We know you’re an accomplished pianist as well, do you play any other instruments, the accordion perhaps? How do those skills affect your composition process?
When I was young I was always very interested in playing instruments. I played the bass, drums, conga, trumpet and piano, but piano was my first love and I started to really practice the piano so that I could become really good at playing it. And so I did. When I write a song, sometimes I will start writing on a beat I get from producers all over the world, and sometimes I start writing on the piano. It is nice to be able to play any chord progression I want or melody on the piano to make my song more interesting. I wrote one of my most beautiful ballads on the piano.
Do you remember the first song you ever sang on stage? Tell us about the memory?
I think the first song I performed in front of a crowd was “Lambada.” I think I was 5 years old. My mom got me this cute Hawaiian outfit which I loved, loved, loved. It was an open night at my dance school and everybody was excited to sing their song. When it was my time to get on stage I remember not being nervous at all. All I wanted to do is get on that stage and entertain. I still remember all the smiling faces and the applause I got. Magical.

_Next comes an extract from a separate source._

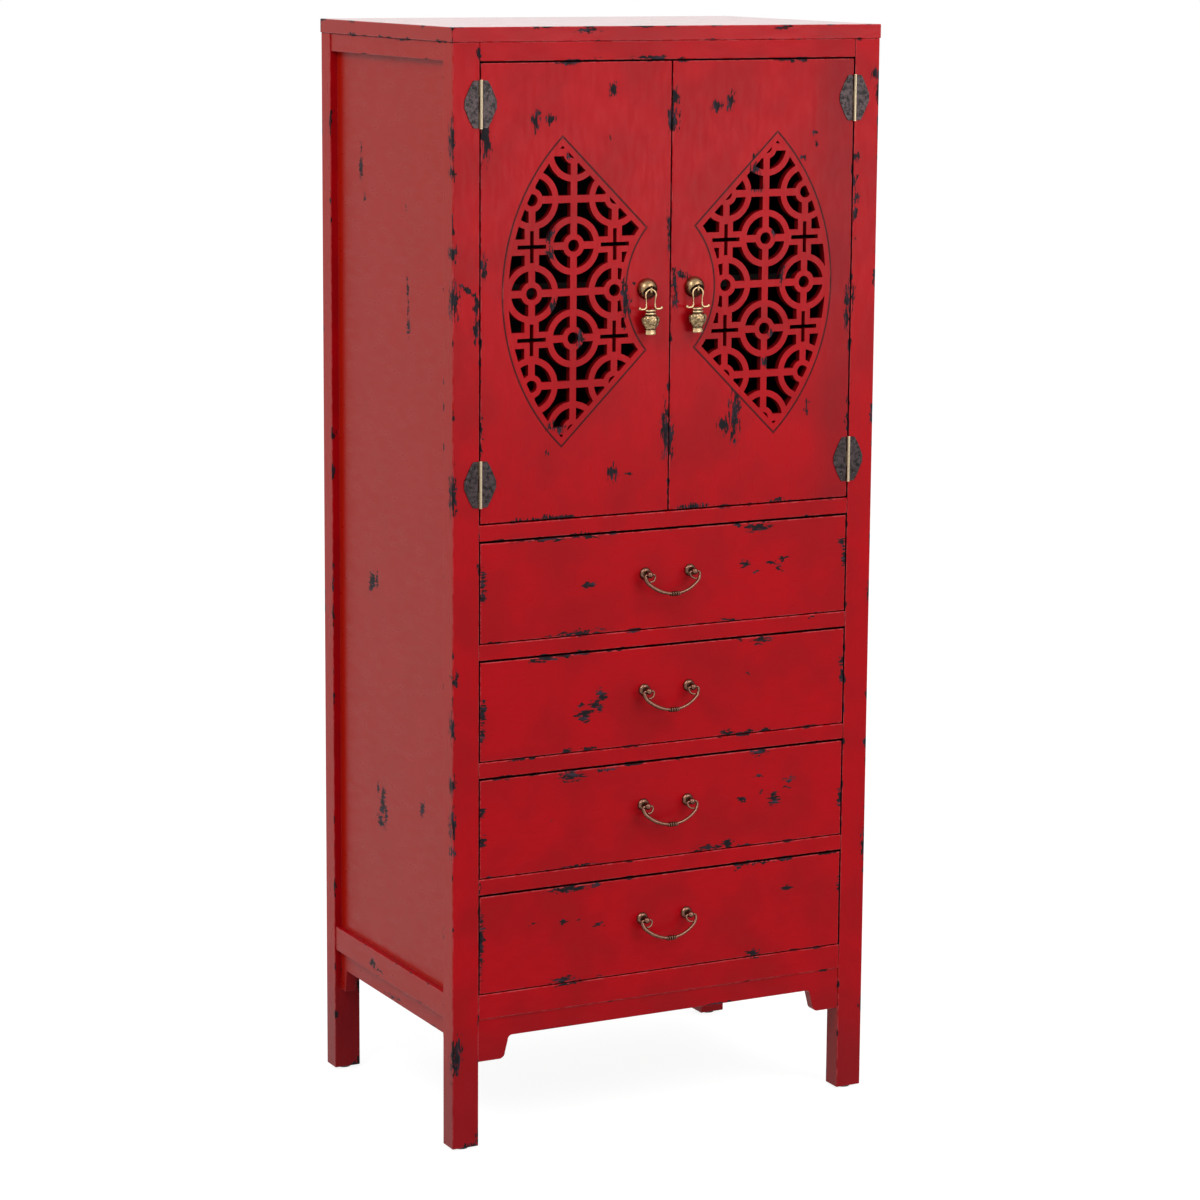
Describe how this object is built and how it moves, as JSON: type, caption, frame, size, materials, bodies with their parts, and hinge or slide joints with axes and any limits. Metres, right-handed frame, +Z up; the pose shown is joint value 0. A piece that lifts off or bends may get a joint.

What can we expect in the coming year? An album, more tours, more collaborations?
I am touring all the time, all over the world and I love it. Every day I have to pinch myself that I am able to do what I do everyday. Right now I am working on new material. Even when I am on the road. I have more than a hundred songs right now that I wrote this year together with my team. It’s time to make a pick and release my album. It is time.